[ENTRIES PROVIDED start]

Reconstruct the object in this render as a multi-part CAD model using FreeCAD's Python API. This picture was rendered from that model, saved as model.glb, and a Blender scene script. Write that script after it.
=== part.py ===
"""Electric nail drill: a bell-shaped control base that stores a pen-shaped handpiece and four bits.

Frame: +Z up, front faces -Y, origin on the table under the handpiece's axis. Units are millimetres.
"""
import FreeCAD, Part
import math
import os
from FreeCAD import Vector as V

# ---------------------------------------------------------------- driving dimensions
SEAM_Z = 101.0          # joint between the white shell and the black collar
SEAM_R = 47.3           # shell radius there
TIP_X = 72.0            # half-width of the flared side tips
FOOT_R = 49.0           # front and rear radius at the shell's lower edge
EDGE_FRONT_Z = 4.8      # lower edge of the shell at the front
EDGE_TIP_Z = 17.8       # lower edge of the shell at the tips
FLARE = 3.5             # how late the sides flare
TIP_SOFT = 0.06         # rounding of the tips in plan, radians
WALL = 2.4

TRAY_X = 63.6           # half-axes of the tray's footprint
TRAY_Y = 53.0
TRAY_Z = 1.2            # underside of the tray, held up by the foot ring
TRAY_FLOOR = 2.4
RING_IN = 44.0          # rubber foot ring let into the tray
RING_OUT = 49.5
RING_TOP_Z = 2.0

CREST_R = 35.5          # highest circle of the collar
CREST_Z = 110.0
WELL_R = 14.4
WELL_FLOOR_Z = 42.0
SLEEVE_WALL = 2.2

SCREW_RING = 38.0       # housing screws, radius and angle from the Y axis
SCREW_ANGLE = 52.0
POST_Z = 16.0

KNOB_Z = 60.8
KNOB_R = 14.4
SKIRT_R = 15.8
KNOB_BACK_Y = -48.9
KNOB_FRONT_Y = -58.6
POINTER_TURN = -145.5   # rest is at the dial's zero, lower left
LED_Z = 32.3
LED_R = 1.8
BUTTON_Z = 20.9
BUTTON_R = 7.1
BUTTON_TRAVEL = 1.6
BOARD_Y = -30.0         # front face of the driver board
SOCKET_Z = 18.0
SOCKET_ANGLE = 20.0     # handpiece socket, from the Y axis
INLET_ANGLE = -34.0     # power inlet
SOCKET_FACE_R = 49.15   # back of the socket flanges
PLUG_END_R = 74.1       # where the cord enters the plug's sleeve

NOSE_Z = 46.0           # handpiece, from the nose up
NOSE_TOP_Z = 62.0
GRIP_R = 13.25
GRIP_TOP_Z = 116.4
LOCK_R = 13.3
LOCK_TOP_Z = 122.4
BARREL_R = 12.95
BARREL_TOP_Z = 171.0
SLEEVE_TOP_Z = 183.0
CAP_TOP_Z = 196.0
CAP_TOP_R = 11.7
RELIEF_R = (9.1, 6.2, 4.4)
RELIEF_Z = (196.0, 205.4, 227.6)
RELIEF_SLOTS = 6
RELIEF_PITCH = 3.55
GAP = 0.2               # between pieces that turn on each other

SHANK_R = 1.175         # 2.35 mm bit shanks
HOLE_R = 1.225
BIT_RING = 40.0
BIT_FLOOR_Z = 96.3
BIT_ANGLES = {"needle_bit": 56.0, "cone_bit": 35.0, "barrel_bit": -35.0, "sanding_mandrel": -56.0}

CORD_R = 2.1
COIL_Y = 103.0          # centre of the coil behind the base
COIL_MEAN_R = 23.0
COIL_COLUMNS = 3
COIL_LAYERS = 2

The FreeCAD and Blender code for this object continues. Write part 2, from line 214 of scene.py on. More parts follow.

[ENTRIES PROVIDED end]

Set down verbatim only the lines between the start of the data above and the line with "from FreeCAD import Vector as V", both boundaries included.

Reconstruct the object in this render as a multi-part CAD model using FreeCAD's Python API. This picture was rendered from that model, saved as model.glb, and a Blender scene script. Write that script after it.
=== part.py ===
"""Electric nail drill: a bell-shaped control base that stores a pen-shaped handpiece and four bits.

Frame: +Z up, front faces -Y, origin on the table under the handpiece's axis. Units are millimetres.
"""
import FreeCAD, Part
import math
import os
from FreeCAD import Vector as V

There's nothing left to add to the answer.